Enviros urge White House to abandon mercury rule overhaul
EPA’s proposal to revisit its 2012 regulations on power plant mercury emissions has yet to be made public, but it’s already drawn the attention of outside groups who have attended White House meetings about the plan.
Newly posted meeting summaries on a White House budget office website show that representatives from industry, environmental and regulatory groups have met with administration officials in recent weeks about EPA’s forthcoming proposal.
On Oct. 16, for example, John Walke of the Natural Resources Defense Council met with staffers from EPA and the Office of Information and Regulatory Affairs (OIRA) about the mercury policies, the website shows. On Oct. 23, attorneys for the Utility Air Regulatory Group — joined by employees of Duke Energy Corp. and Southern Co. — met with administration officials, a separate notice shows.
Another White House meeting took place Oct. 30 with representatives of Earthjustice and the NAACP. The same EPA and OIRA staffers were involved the next day in a sit-down with the National Association of Clean Air Agencies, a broad-based group of state and local regulators.
The proposed rule, officially titled “Mercury and Air Toxics Standards for Power Plants Residual Risk and Technology Review and Cost Review,” has been at OIRA since Oct. 5.
Acting EPA chief Andrew Wheeler has said the agency doesn’t plan to reconsider the limits on mercury emissions from coal-fired power plants. Instead, EPA wants to relook at the cost-benefit analysis that found it was “appropriate and necessary” to regulate releases of the toxic metal and other hazardous pollutants, Wheeler has indicated.
Environmental groups, some of which suspect EPA has bigger plans in mind, are deeply opposed to any attempt to revisit the 2012 regulations, including the underlying justification.
“I made clear why that was legally indefensible and harmful to air quality and public health,” Walke, who oversees NRDC air quality programs, said in a phone interview today.
Earthjustice and the NAACP made a similar point later that month, Earthjustice staff attorney Neil Gormley said.
“All of us wanted to express to the White House that they should not go forward with this proposal,” Gormley said, adding that his organization was also representing the Sierra Club at the meeting.
The National Association of Clean Air Agencies has not taken an official position on the proposed rule, Executive Director Miles Keogh said in an email this morning, but instead offered “related technical considerations.”
Among them: that consideration of the merits of revocation should include analysis of the broader air quality implications and that any resulting increases in particulate emissions “could imperil the attainment status of some areas,” Keogh said.
Makram Jaber and Andrew Knudsen, two lawyers with Hunton Andrews Kurth, a firm that has long represented the Utility Air Regulatory Group, could not immediately be reached for comment on the substance of their Oct. 23 meeting.
The EPA proposal is undergoing a standard interagency review at OIRA, a branch of the White House Office of Management and Budget.
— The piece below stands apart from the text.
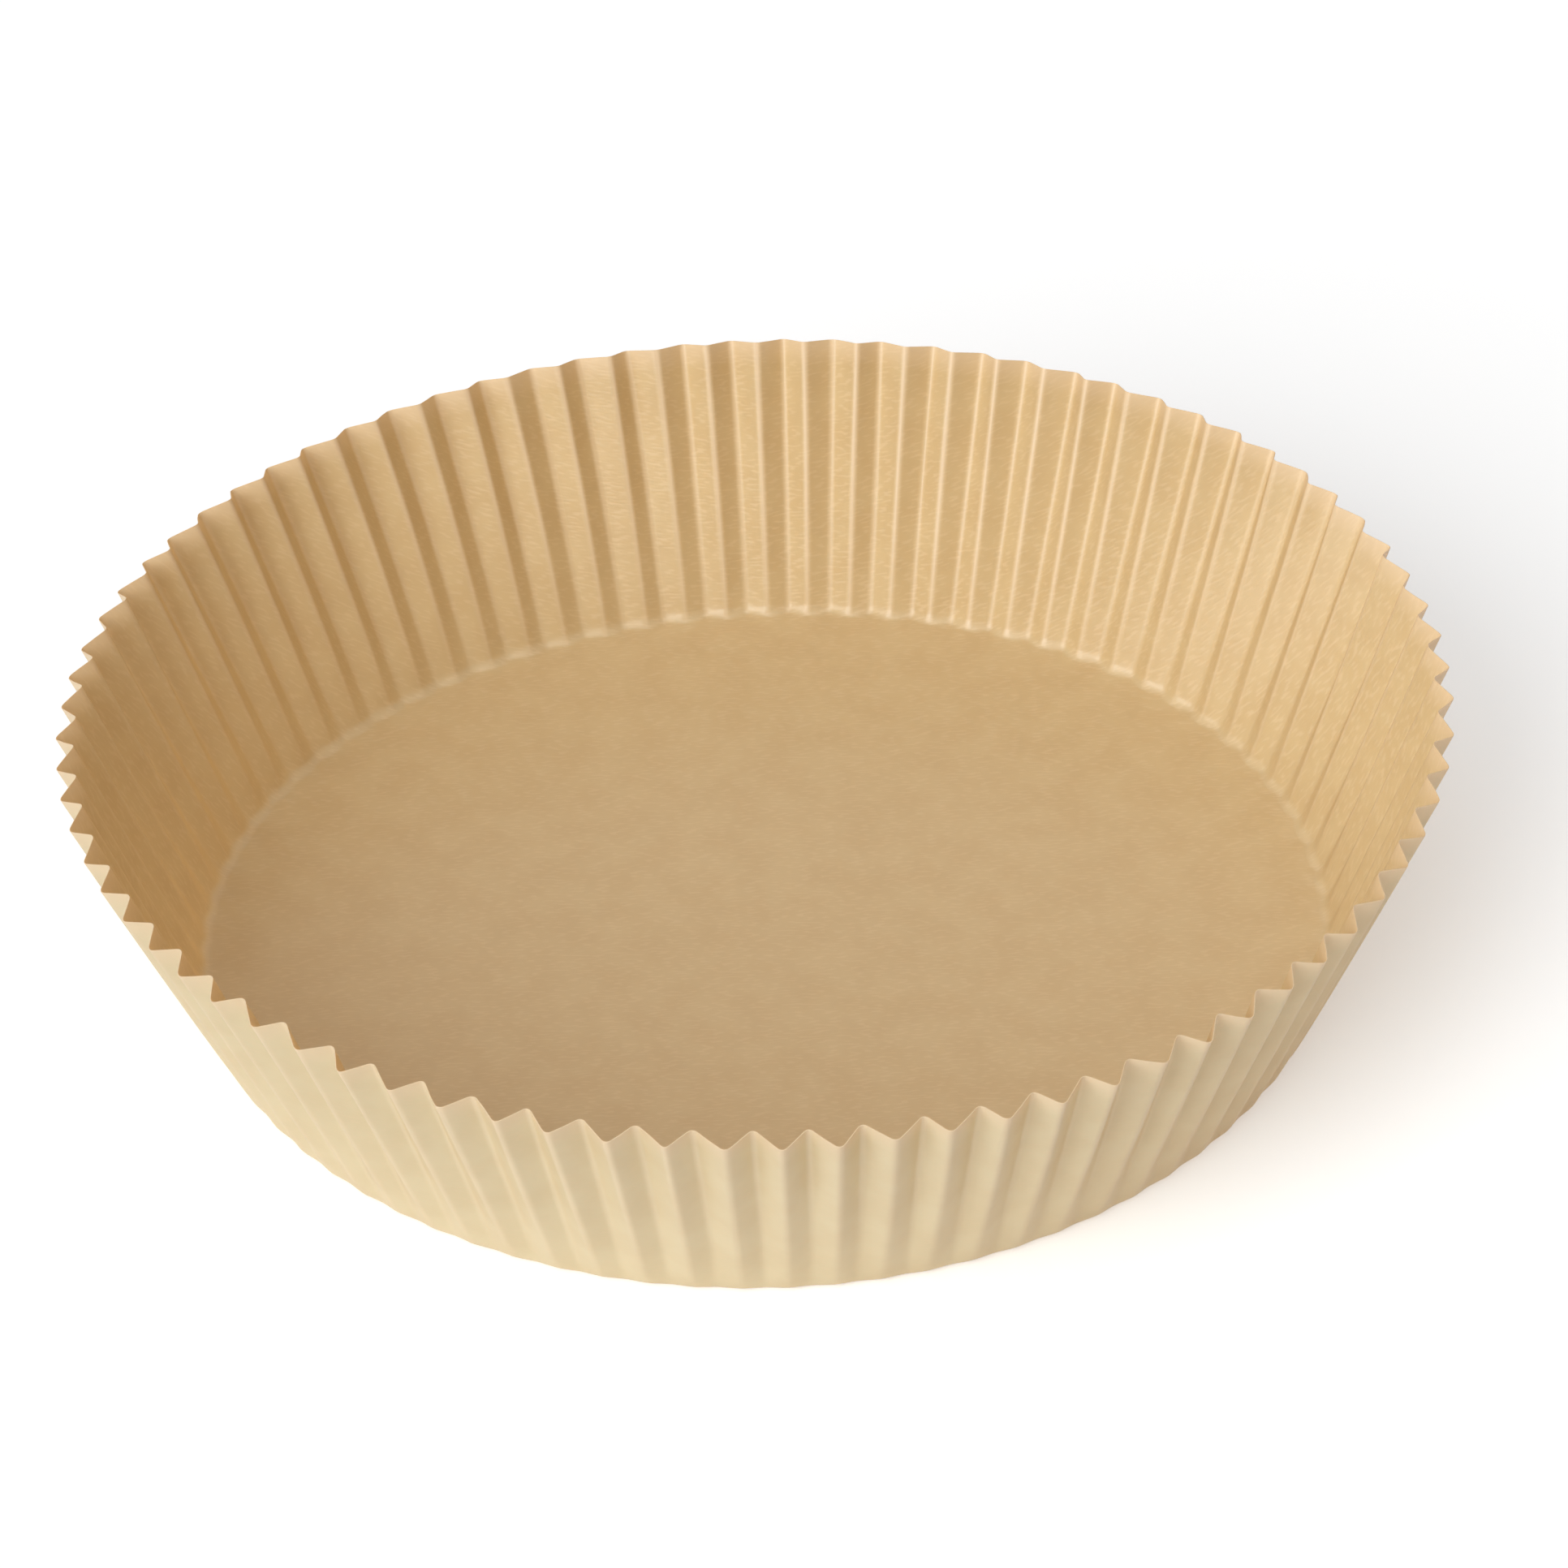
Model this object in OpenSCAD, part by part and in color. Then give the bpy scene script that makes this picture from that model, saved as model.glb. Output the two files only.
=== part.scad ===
// Round air fryer liner: one flat disc of greaseproof paper, pressed into a shallow tray with
// a pleated wall. Millimetres, +Z up, origin at the middle of the floor on the table.

/* [Tray] */
// Diameter of the rim over the tips of the outer folds
rim_d = 200; // [185:1:240]
// Diameter of the flat floor, up to where the paper starts to bend
base_d = 162; // [130:1:175]
// Height of the rim, at the tips of the inner folds
height = 40.5; // [30:0.5:60]
// Radius of the bend from the floor to the wall, on the underside
bend_r = 2; // [1:0.25:4]

/* [Paper] */
// Thickness of the pressed paper
paper_t = 0.1; // [0.08:0.01:0.2]

/* [Pleats] */
// Number of pleats round the wall
pleats = 80; // [60:1:96]
// Width of the flattened strip along each fold
fold_w = 0.7; // [0.4:0.1:1.2]

/* [Hidden] */
base_r = base_d / 2;
// Rings of corners up the bend and up the straight wall
bend_steps = 3;
wall_steps = 4;
// Each pleat has an outer and an inner fold, and each fold strip has two edges
folds = 2 * pleats;
corners = 2 * folds;
// Width of the band of floor that belongs to the pleated wall's own mesh
floor_band = 4;
// Rounds of substitution that settle the rim, whose depth and lean depend on each other
settle_steps = 4;

// Depth of a pleat at radius r of the wall, s of paper up from the floor's edge. Paper doesn't
// stretch, so the blank's circle of radius base_r + s is laid in zigzag on the wall's circle.
function pleat_depth(r, s) =
    let (
        blank = PI * (base_r + s) / pleats,
        wall = PI * r / pleats
    )
    sqrt(max(0, (blank - wall) * (blank + wall - 2 * fold_w)));

// The wall's profile up to a rim point [radius, height]: angle turned in the bend, then the
// length of the straight wall
function wall_path(rim) =
    let (
        v = rim - [base_r, bend_r],
        run = sqrt(v * v - bend_r * bend_r)
    )
    [atan2(v.y, v.x) + atan2(bend_r, run), run];

// Paper in a bend that turns through an angle in degrees
function bend_length(turned) = bend_r * turned * PI / 180;

// Rim point half way between the outer and the inner folds, [radius, height]
function rim_point(n) =
    n == 0 ? [rim_d / 2, height] :
    let (
        rim = rim_point(n - 1),
        path = wall_path(rim),
        depth = pleat_depth(rim.x, bend_length(path[0]) + path[1])
    )
    [rim_d / 2 - depth / 2 * sin(path[0]), height - depth / 2 * cos(path[0])];

path = wall_path(rim_point(settle_steps));
turn = path[0];
run = path[1];
// Diameter of the flat disc that the tray is pressed from
blank_d = base_d + 2 * (bend_length(turn) + run);

// Stations from the floor to the rim: [radius, height, angle turned, paper from the floor's edge]
floor_station = [base_r - floor_band, 0, 0, -floor_band];
bend_stations = [
    for (i = [0:bend_steps])
        let (a = turn * i / bend_steps)
        [base_r + bend_r * sin(a), bend_r * (1 - cos(a)), a, bend_length(a)]
];
// The pleats deepen fastest near the floor, so the stations crowd together there
wall_stations = [
    for (i = [1:wall_steps])
        let (u = run * pow(i / wall_steps, 2), foot = bend_stations[bend_steps])
        [foot[0] + u * cos(turn), foot[1] + u * sin(turn), turn, foot[3] + u]
];
stations = concat([floor_station], bend_stations, wall_stations);

// Fold strip edges round one station. Skin 0 is the underside and skin 1 the inside, a paper
// thickness away, with its strips narrower or wider so that the facets stay parallel.
function ring(station, skin) =
    let (
        r = station[0],
        a = station[2],
        depth = pleat_depth(r, station[3]),
        slant = atan2(depth, PI * r / pleats - fold_w),
        narrowing = skin * paper_t * tan(slant / 2)
    )
    [
        for (k = [0:folds - 1], side = [-1, 1])
            let (
                outward = 1 - 2 * (k % 2),
                half_strip = fold_w / 2 - outward * narrowing,
                azimuth = k * 360 / folds + side * half_strip / r * 180 / PI,
                offset = outward * depth / 2 - skin * paper_t,
                radius = r + offset * sin(a)
            )
            [radius * cos(azimuth), radius * sin(azimuth), station[1] - offset * cos(a)]
    ];

rings = len(stations);
function corner(skin, i, j) = (skin * rings + i) * corners + j % corners;

// Two triangles of a strip between corners j and j + 1, split along mirrored diagonals so that
// the two facets of a pleat match
function quad(a, b, c, d, mirrored) = mirrored ? [[a, b, d], [b, c, d]] : [[a, b, c], [a, c, d]];

wall_points = [
    for (skin = [0, 1], station = stations)
        each ring(station, skin)
];
wall_faces = [
    for (j = [0:corners - 1])
        let (mirrored = j % 4 > 1)
        each concat(
            // Underside and inside, ring by ring
            [for (i = [0:rings - 2]) each quad(
                corner(0, i, j), corner(0, i + 1, j), corner(0, i + 1, j + 1), corner(0, i, j + 1),
                mirrored)],
            [for (i = [0:rings - 2]) each quad(
                corner(1, i, j), corner(1, i, j + 1), corner(1, i + 1, j + 1), corner(1, i + 1, j),
                mirrored)],
            // Cut edge at the rim, and the edge inside the floor
            quad(corner(0, rings - 1, j), corner(1, rings - 1, j),
                corner(1, rings - 1, j + 1), corner(0, rings - 1, j + 1), mirrored),
            quad(corner(0, 0, j), corner(0, 0, j + 1), corner(1, 0, j + 1), corner(1, 0, j), mirrored)
        )
];

module pleated_wall() {
    polyhedron(points = wall_points, faces = wall_faces, convexity = 10);
}

module floor_disc() {
    cylinder(r = base_r - floor_band / 2, h = paper_t, $fn = corners);
}

module liner() {
    color([0.85, 0.74, 0.55])
    union() {
        floor_disc();
        pleated_wall();
    }
}

liner();
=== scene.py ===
"""A round air fryer liner of pressed greaseproof paper, on a plain white studio floor.

One flat disc of paper is pressed into a shallow tray with a pleated wall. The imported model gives
the rim and the height, and the sheet is worked out here from its own sizes. Paper doesn't stretch,
so wherever the wall is narrower than the disc was, the spare paper stands in the pleats. All
lengths are metres, and angles are radians unless a name ends in _deg.
"""

import logging
from dataclasses import dataclass, field
from enum import Enum

import bpy
import numpy as np
from mathutils import Matrix, Vector


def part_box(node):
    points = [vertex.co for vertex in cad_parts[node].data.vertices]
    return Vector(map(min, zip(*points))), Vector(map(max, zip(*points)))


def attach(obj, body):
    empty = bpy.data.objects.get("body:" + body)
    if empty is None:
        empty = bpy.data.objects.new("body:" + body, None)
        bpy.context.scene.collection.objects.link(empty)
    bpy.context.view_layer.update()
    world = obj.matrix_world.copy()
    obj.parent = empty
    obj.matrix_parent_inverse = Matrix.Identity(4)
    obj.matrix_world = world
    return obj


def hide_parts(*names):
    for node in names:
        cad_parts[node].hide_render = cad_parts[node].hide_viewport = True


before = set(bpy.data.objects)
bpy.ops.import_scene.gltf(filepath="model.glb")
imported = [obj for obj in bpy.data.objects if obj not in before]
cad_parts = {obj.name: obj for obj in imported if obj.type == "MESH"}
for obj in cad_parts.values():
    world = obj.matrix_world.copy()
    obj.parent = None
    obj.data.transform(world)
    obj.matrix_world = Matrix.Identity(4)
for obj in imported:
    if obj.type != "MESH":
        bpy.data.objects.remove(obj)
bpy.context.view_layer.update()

LOG = logging.getLogger("liner")
MM = 0.001
Colour = tuple[float, float, float]
Span = tuple[float, float]
Socket = bpy.types.NodeSocket
WHITE: Colour = (1.0, 1.0, 1.0)


class Skin(Enum):
    """The two faces of the sheet, as the side of its middle that each lies on."""

    INSIDE = 1.0
    UNDERSIDE = -1.0


@dataclass(frozen=True)
class Wave:
    """A slow swell round the tray.

    Attributes:
        lobes: Number of crests round the tray.
        height: Height of a crest, in metres, or radians for a wander.
        crest_deg: Azimuth of the first crest.
    """

    lobes: int
    height: float
    crest_deg: float

    def at(self, azimuth: np.ndarray) -> np.ndarray:
        """Height of the swell, a cosine round the tray, at each azimuth."""
        return self.height * np.cos(self.lobes * (azimuth - np.radians(self.crest_deg)))


@dataclass
class Stations:
    """Stops along the paper from the floor's edge to the rim, as whole arrays.

    Attributes:
        paper: Paper up from the floor's edge.
        radius: Radius half way between the folds.
        height: Height over the table half way between the folds.
        lean: Angle that the paper has turned up from the floor.
    """

    paper: np.ndarray
    radius: np.ndarray
    height: np.ndarray
    lean: np.ndarray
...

While those reviews can generally last as long as three months, EPA hopes it will end in time to put the draft rule out for public comment within the next few weeks.
As E&E News has already reported, staffers with the Environmental Defense Fund have also met with EPA and OIRA on the proposal (E&E News PM, Nov. 1).
According to Walke, at least several other industry, environmental and public health organizations have participated in similar meetings. As of early this afternoon, however, those sessions had not yet been posted on the Reginfo.govwebsite.